Though a ‘grey-hull’ ship designed for war fighting, on the 3P mission the ship supports a variety of medical, dental, veterinarian, educational, and preventive medicine services as well as a team of sailors from the naval construction force (Seabees) to perform repair and construction projects ashore, with the goal of directly improving medical and sanitary situations. Because the ship is designed to facilitate the transfer of personnel ashore (via boats and helicopters), the USS Peleliu is an extraordinarily effective ship for performing humanitarian assistance and public health infrastructure building missions. Visiting areas based on host-nation agreements, the embarked personnel are engaging in medical, public health, and engineering projects in five Pacific Rim and Pacific island countries, strengthening the goodwill forged between the host nation partners, American uniformed personnel, and NGOs during previous assistance missions, such as the 2004/2005 tsunami, earthquake relief efforts, and the USNS Mercy (T-AH 19) deployment in 2006.
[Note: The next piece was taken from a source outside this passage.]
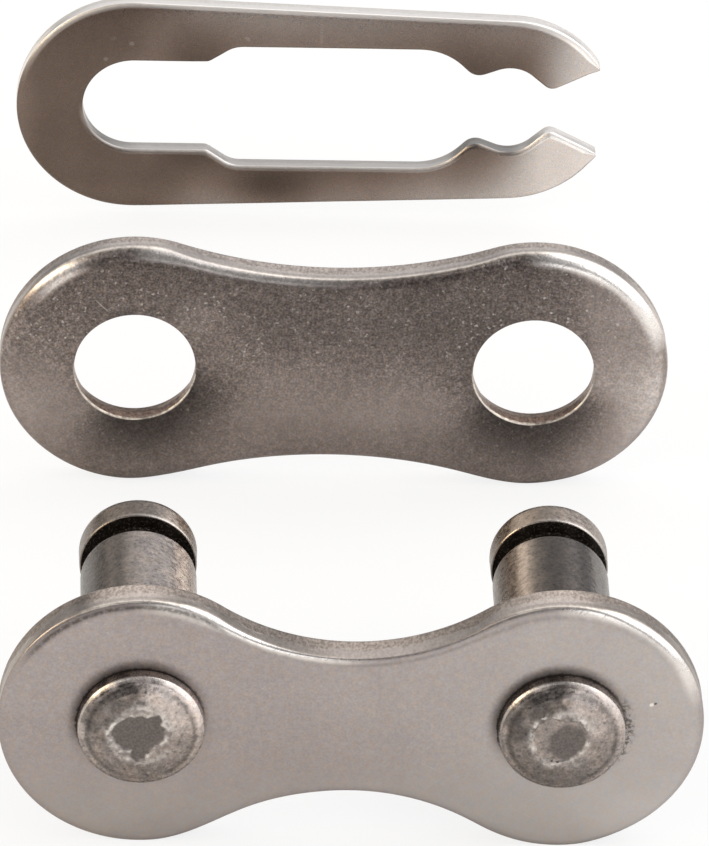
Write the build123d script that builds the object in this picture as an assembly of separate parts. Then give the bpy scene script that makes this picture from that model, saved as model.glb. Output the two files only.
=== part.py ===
"""Connecting link of a half-inch pitch roller chain, drawn apart along its pins.

Millimetres, +Z up.  X runs along the chain and Y along the pins.  The origin is the middle of
the link: halfway between the two pins, on the chain's centre plane.  The pin link stands in
front.  The cover plate and the spring clip wait behind it, in line with the pins.
"""
from build123d import *
from math import acos, atan2, cos, degrees, hypot, pi, sin
import os

# ---- the chain ---------------------------------------------------------------------------
PITCH = 12.7                    # between the two pin axes
INNER_LINK_ROOM = 5.95          # between the two plates, for the chain's inner link

# ---- plates ------------------------------------------------------------------------------
LOBE_RADIUS = 4.30              # round ends of both plates
PIN_PLATE_THICKNESS = 1.10
PIN_PLATE_WAIST = 2.37          # half height at the middle of the pin plate
COVER_THICKNESS = 1.00
COVER_WAIST = 3.26              # half height at the middle of the cover plate
STAMPED_EDGE = 0.30             # how far stamping rolls over a plate's front edge
ROLL_FLATS = 5                  # narrow flats that make up the rolled edge
BACK_EDGE = 0.08                # the sharper edge behind it
HOLE_RIM = 0.14                 # lead-in of the cover plate's holes at the front
HOLE_BREAK_WIDTH = 0.14         # behind, where the punch broke through, they widen
HOLE_BREAK_LENGTH = 0.45

# ---- pins --------------------------------------------------------------------------------
PIN_RADIUS = 1.79
NECK_RADIUS = 1.33              # bottom of the groove that takes the clip
GROOVE_WIDTH = 0.82
END_HEAD_FLARE = 0.04           # how far the end head stands out past the shank
END_HEAD_LENGTH = 1.20
END_ROUND_WIDTH = 0.50          # the end head's rounded rim, across the pin
END_ROUND_LENGTH = 0.48         # and along it
TURNED_EDGE = 0.05              # the groove's edges, broken on the lathe
RIVET_RADIUS = 1.925            # the riveted head, where it meets the plate
RIVET_DRAFT = 0.02              # how much its side leans in
RIVET_WALL = 0.40               # height of that side
RIVET_SWELL = 0.04              # riveting swells the pin's end, and the plate's hole with it
RIVET_HEIGHT = 0.69             # from the plate to the flat on top
RIVET_FLAT_RADIUS = 0.92
RIVET_DOME_BULGE = 0.05         # how far the dome stands out of a straight cone

# ---- spring clip -------------------------------------------------------------------------
CLIP_THICKNESS = 0.55
CLIP_EYE_X = -6.25              # centre of the closed end
CLIP_END_RADIUS = 3.88          # outside of the closed end
CLIP_ARM_X = 6.45               # where the straight outer edges end
CLIP_ARM_HALF = 3.38            # outer half height there
CLIP_SHOULDER_X = 8.12          # a point half way round the outer curve of the tips
CLIP_SHOULDER_HALF = 2.80
CLIP_TIP_X = 9.22
CLIP_TIP_HALF = 1.62
SLOT_HALF = 1.68                # the closed end's slot, round the left pin's neck
STEP_X = -3.78                  # where the slot widens, to pass over a pin's head
STEP_RUN = 0.83
WIDE_SLOT_HALF = 2.26
WIDE_SLOT_END_X = 4.05
RIDGE_X = 5.06                  # the ridge in front of the right pin
RIDGE_HALF = 1.21
NOTCH_X = 6.45                  # the notch that snaps over the right pin's neck
NOTCH_HALF = 1.78
THROAT_X = 7.58                 # the narrowest place of the mouth
THROAT_HALF = 0.76
STEP_ROUNDING = 0.30
WIDE_SLOT_ROUNDING = 0.90
WIDE_SLOT_END_ROUNDING = 2.00
RIDGE_ROUNDING = 0.50
NOTCH_ROUNDING = 1.10
THROAT_ROUNDING = 0.33
CLIP_TIP_ROUNDING = 0.08
CLIP_EDGE = 0.06                # bevel along the clip's front edges

# ---- fits --------------------------------------------------------------------------------
COVER_CLEARANCE = 0.10          # a cover hole round an end head, on the radius
SEAT_CLEARANCE = 0.05           # the seated cover plate stops this far short of the grooves

# ---- how far the pieces are drawn apart --------------------------------------------------
COVER_APART = 13.55
CLIP_APART = 15.53

# ---- stations along Y --------------------------------------------------------------------
PLATE_BACK = -INNER_LINK_ROOM / 2
PLATE_FRONT = PLATE_BACK - PIN_PLATE_THICKNESS
RIVET_TOP = PLATE_FRONT - RIVET_HEIGHT
COVER_SEAT = INNER_LINK_ROOM / 2
SHANK_END = COVER_SEAT + COVER_THICKNESS + SEAT_CLEARANCE
HEAD_START = SHANK_END + GROOVE_WIDTH
PIN_END = HEAD_START + END_HEAD_LENGTH
CLIP_SEAT = SHANK_END + (GROOVE_WIDTH - CLIP_THICKNESS) / 2
COVER_FRONT = COVER_SEAT + COVER_APART
CLIP_FRONT = CLIP_SEAT + COVER_APART + CLIP_APART

END_HEAD_RADIUS = PIN_RADIUS + END_HEAD_FLARE
COVER_HOLE_RADIUS = END_HEAD_RADIUS + COVER_CLEARANCE
ALONG_PINS = (0, 1, 0)


def slab(outline, front, thickness):
    """A flat piece with this outline in X and Z, running back from the station front."""
    return extrude(Plane.XZ.offset(-front) * outline, amount=thickness, dir=ALONG_PINS)


def front_face(piece):
    return piece.faces().filter_by(Axis.Y).sort_by(Axis.Y)[0]


def back_face(piece):
    return piece.faces().filter_by(Axis.Y).sort_by(Axis.Y)[-1]


def plate_outline(waist, inset=0.0):
    """Two round lobes joined above and below by one hollow arc, tangent to both."""
    half_pitch = PITCH / 2
    hollow = (waist**2 + half_pitch**2 - LOBE_RADIUS**2) / (2 * (LOBE_RADIUS - waist))
    rise = waist + hollow
    lean = degrees(atan2(rise, half_pitch))
    lobe = LOBE_RADIUS - inset
    hollow += inset
    return make_face([
        CenterArc((half_pitch, 0), lobe, lean - 180, 360 - 2 * lean),
        CenterArc((0, rise), hollow, lean - 180, 180 - 2 * lean),
        CenterArc((-half_pitch, 0), lobe, lean, 360 - 2 * lean),
        CenterArc((0, -rise), hollow, lean, 180 - 2 * lean),
    ])


def rolled_edge(waist, front):
    """The first layer of a plate, whose outline widens over a quarter round."""
    sections = []
    for flat in range(ROLL_FLATS + 1):
        turn = pi / 2 * flat / ROLL_FLATS
        station = front + STAMPED_EDGE * (1 - cos(turn))
        outline = plate_outline(waist, STAMPED_EDGE * (1 - sin(turn)))
        sections.append(Plane.XZ.offset(-station) * outline)
    return loft(sections, ruled=True)


def stamped_plate(waist, front, thickness):
    """A plate blanked from strip: its front edge is rolled over and its back edge is sharper."""
    wall = slab(plate_outline(waist), front + STAMPED_EDGE, thickness - STAMPED_EDGE)
    plate = rolled_edge(waist, front) + wall
    return chamfer(back_face(plate).outer_wire().edges(), BACK_EDGE)


def make_pin_plate():
    """The plate that carries both pins; they fill its two holes."""
    plate = stamped_plate(PIN_PLATE_WAIST, PLATE_FRONT, PIN_PLATE_THICKNESS)
    for x in (-PITCH / 2, PITCH / 2):
        plate -= Pos(x, 0, 0) * swollen_end()
    return plate


def swollen_end():
    """The stretch of a pin inside the pin plate, a little wider at the front."""
    half_section = Polyline(
        (0, PLATE_FRONT),
        (PIN_RADIUS + RIVET_SWELL, PLATE_FRONT),
        (PIN_RADIUS, PLATE_BACK),
        (0, PLATE_BACK),
        (0, PLATE_FRONT),
    )
    return revolve(make_face(half_section), Axis.Y)


def make_cover_plate():
    """The loose plate, which slips over the pins' end heads."""
    plate = stamped_plate(COVER_WAIST, COVER_FRONT, COVER_THICKNESS)
    for x in (-PITCH / 2, PITCH / 2):
        plate -= Pos(x, 0, 0) * punched_hole()
    return plate


def punched_hole():
    """A lead-in, a straight stretch, then a wider end where the punch broke through."""
    back = COVER_FRONT + COVER_THICKNESS
    half_section = Polyline(
        (0, COVER_FRONT),
        (COVER_HOLE_RADIUS + HOLE_RIM, COVER_FRONT),
        (COVER_HOLE_RADIUS, COVER_FRONT + HOLE_RIM),
        (COVER_HOLE_RADIUS, back - HOLE_BREAK_LENGTH),
        (COVER_HOLE_RADIUS + HOLE_BREAK_WIDTH, back),
        (0, back),
        (0, COVER_FRONT),
    )
    return revolve(make_face(half_section), Axis.Y)


def pin_profile():
    """Half of a pin's length section: radius in X, station in Y."""
    dome_foot = (RIVET_RADIUS - RIVET_DRAFT, PLATE_FRONT - RIVET_WALL)
    dome_top = (RIVET_FLAT_RADIUS, RIVET_TOP)
    dome_middle = (
        (dome_foot[0] + dome_top[0]) / 2 + RIVET_DOME_BULGE,
        (dome_foot[1] + dome_top[1]) / 2 - RIVET_DOME_BULGE,
    )
    round_centre = (END_HEAD_RADIUS - END_ROUND_WIDTH, PIN_END - END_ROUND_LENGTH)
    round_start = (END_HEAD_RADIUS, round_centre[1])
    round_end = (round_centre[0], PIN_END)
    dome = ThreePointArc(dome_top, dome_middle, dome_foot)
    side = Polyline(
        dome_foot,
        (RIVET_RADIUS, PLATE_FRONT),
        (PIN_RADIUS + RIVET_SWELL, PLATE_FRONT),
        (PIN_RADIUS, PLATE_BACK),
        (PIN_RADIUS, SHANK_END - TURNED_EDGE),
        (PIN_RADIUS - TURNED_EDGE, SHANK_END),
        (NECK_RADIUS, SHANK_END),
        (NECK_RADIUS, HEAD_START),
        (END_HEAD_RADIUS - TURNED_EDGE, HEAD_START),
        (END_HEAD_RADIUS, HEAD_START + TURNED_EDGE),
        round_start,
    )
    rounded_rim = EllipticalCenterArc(
        round_centre, END_ROUND_WIDTH, END_ROUND_LENGTH, start_angle=0, arc_size=90
    )
    axis = Polyline(round_end, (0, PIN_END), (0, RIVET_TOP), dome_top)
    return make_face([dome, side, rounded_rim, axis])


def make_pin(x):
    """A turned pin: riveted head in front of the plate, shank, clip groove, rounded end head."""
    return Pos(x, 0, 0) * revolve(pin_profile(), Axis.Y)


def arm_inner_edge(side):
    """The slot's edge along one arm, from the closed end to the tip; side is 1 above, -1 below."""
    corners = [
        (CLIP_EYE_X, SLOT_HALF),
        (STEP_X, SLOT_HALF),
        (STEP_X + STEP_RUN, WIDE_SLOT_HALF),
        (WIDE_SLOT_END_X, WIDE_SLOT_HALF),
        (RIDGE_X, RIDGE_HALF),
        (NOTCH_X, NOTCH_HALF),
        (THROAT_X, THROAT_HALF),
        (CLIP_TIP_X, CLIP_TIP_HALF),
    ]
    roundings = [
        STEP_ROUNDING,
        WIDE_SLOT_ROUNDING,
        WIDE_SLOT_END_ROUNDING,
        RIDGE_ROUNDING,
        NOTCH_ROUNDING,
        THROAT_ROUNDING,
    ]
    return FilletPolyline(*[(x, side * z) for x, z in corners], radius=roundings)


def arm_outer_edge(side, leaving):
    """One arm's straight outside, then the curve round to its tip."""
    start = (
        CLIP_EYE_X + CLIP_END_RADIUS * leaving[0],
        side * CLIP_END_RADIUS * leaving[1],
    )
    arm_end = (CLIP_ARM_X, side * CLIP_ARM_HALF)
    shoulder = (CLIP_SHOULDER_X, side * CLIP_SHOULDER_HALF)
    tip = (CLIP_TIP_X, side * CLIP_TIP_HALF)
    return [Line(start, arm_end), ThreePointArc(arm_end, shoulder, tip)]


def clip_outline():
    """The clip seen along the pins: a closed round end and two arms that grip the right pin."""
    reach = CLIP_ARM_X - CLIP_EYE_X
    turn = atan2(CLIP_ARM_HALF, reach) + acos(CLIP_END_RADIUS / hypot(reach, CLIP_ARM_HALF))
    tangent = Vector(1, 0).rotate(Axis.Z, degrees(turn))
    leaving = (tangent.X, tangent.Y)
    closed_end = CenterArc(
        (CLIP_EYE_X, 0), CLIP_END_RADIUS, degrees(turn), 360 - 2 * degrees(turn)
    )
    slot_end = CenterArc((CLIP_EYE_X, 0), SLOT_HALF, 90, 180)
    edges = [closed_end, slot_end]
    for side in (1, -1):
        edges.append(arm_inner_edge(side))
        edges.extend(arm_outer_edge(side, leaving))
    outline = make_face(edges)
    tips = outline.vertices().sort_by(Axis.X)[-2:]
    return fillet(tips, CLIP_TIP_ROUNDING)


def make_spring_clip():
    clip = slab(clip_outline(), CLIP_FRONT, CLIP_THICKNESS)
    return chamfer(front_face(clip).edges(), CLIP_EDGE)


def main():
    pieces = {
        "pin_plate": make_pin_plate(),
        "left_pin": make_pin(-PITCH / 2),
        "right_pin": make_pin(PITCH / 2),
        "cover_plate": make_cover_plate(),
        "spring_clip": make_spring_clip(),
    }
    os.makedirs("parts", exist_ok=True)
    for node, piece in pieces.items():
        export_step(piece, f"parts/{node}.step")


main()
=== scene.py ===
from math import acos, asin, atan2, ceil, cos, exp, hypot, pi, sin, tan

import bpy
from mathutils import Matrix, Vector, geometry, kdtree, noise


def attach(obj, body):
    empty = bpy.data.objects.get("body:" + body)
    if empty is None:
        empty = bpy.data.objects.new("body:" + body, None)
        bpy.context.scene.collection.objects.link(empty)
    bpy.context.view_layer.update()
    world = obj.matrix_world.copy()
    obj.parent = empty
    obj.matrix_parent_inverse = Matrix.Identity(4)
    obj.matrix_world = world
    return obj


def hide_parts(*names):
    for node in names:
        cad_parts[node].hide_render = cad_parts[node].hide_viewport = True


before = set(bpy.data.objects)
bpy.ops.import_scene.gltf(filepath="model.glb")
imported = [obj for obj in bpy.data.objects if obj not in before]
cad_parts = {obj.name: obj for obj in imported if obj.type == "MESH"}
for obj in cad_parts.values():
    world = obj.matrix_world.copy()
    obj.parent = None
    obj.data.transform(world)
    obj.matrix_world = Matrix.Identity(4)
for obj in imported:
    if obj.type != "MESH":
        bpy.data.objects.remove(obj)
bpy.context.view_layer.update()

MM = 0.001

# ---- sizes, as in the part's source (mm) -----------------------------------------------------
HALF_PITCH = 6.35
LOBE_RADIUS = 4.30
PIN_PLATE_WAIST = 2.37
COVER_WAIST = 3.26
PLATE_FRONT, PLATE_BACK = -4.075, -2.975
COVER_FRONT, COVER_BACK = 16.525, 17.525
COVER_HOLE = 1.93
HOLE_BREAK_WIDTH = 0.14
CLIP_FRONT, CLIP_BACK = 33.24, 33.79
CLIP_EYE_X = -6.25
PIN_RADIUS = 1.79
NECK_RADIUS = 1.33
SHANK_END = 4.025
HEAD_START = 4.845
PIN_END = 6.045
END_HEAD_RADIUS = 1.83
RIVET_RADIUS = 1.925
RIVET_TOP = -4.765
RIVET_SWELL = 0.04
END_ROUND_WIDTH, END_ROUND_LENGTH = 0.50, 0.48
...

At the request of the Acting Surgeon General, the Assistant Secretary for Health approved the activation of the Corps to take part in this mission with three sequential teams of up to five Corps officers each remaining with the USS Peleliu for approximately 1 month. In addition, he approved a single Corps Officer in Charge (OIC) who remains associated with the USS Peleliu for the duration of the 3-month mission. The Corps officers are working with the U.S. Navy personnel as well as with Project Hope (a non-profit organization working to make health care available around the globe with an emphasis on children’s health), volunteers from the Aloha Medical Mission of Hawaii, the University of California at San Diego Pre-Dental Society, and a contingent of medical specialists from the Canadian, South Korean, Malaysian, and Japanese militaries.
The USS Peleliu Commissioned Officer Team 1 consists of one physician, two engineers, and one pharmacist. The team leader is CAPT Kathleen Downs, USPHS, (the pharmacist on the team) who has considerable international experience working for the U.S. Agency for International Development. The Corps officers on Team 1 come from the Office of the Secretary, the Centers for Disease Control and Prevention, and the Environmental Protection Agency. Subsequent teams of Corps officers will be added to the mission in Vietnam and Papua New Guinea, and will consist of officers from other Department of Health and Human Services (HHS) Operating Divisions/Staff Divisions as well as non-HHS organizations to which Corps officers are detailed.
The USS Peleliu’s first foreign port on the 3P mission was Manila, Philippines, in mid-June. Subsequent visits include the Bicol region of the Philippines as well as sites in Mindanao, Philippines; Da Nang, Vietnam; Singapore; Madang, Papua New Guinea; Gizo, Solomon Islands; and Majuro, Republic of the Marshall Islands, before arriving into Honolulu, Hawaii, in mid September.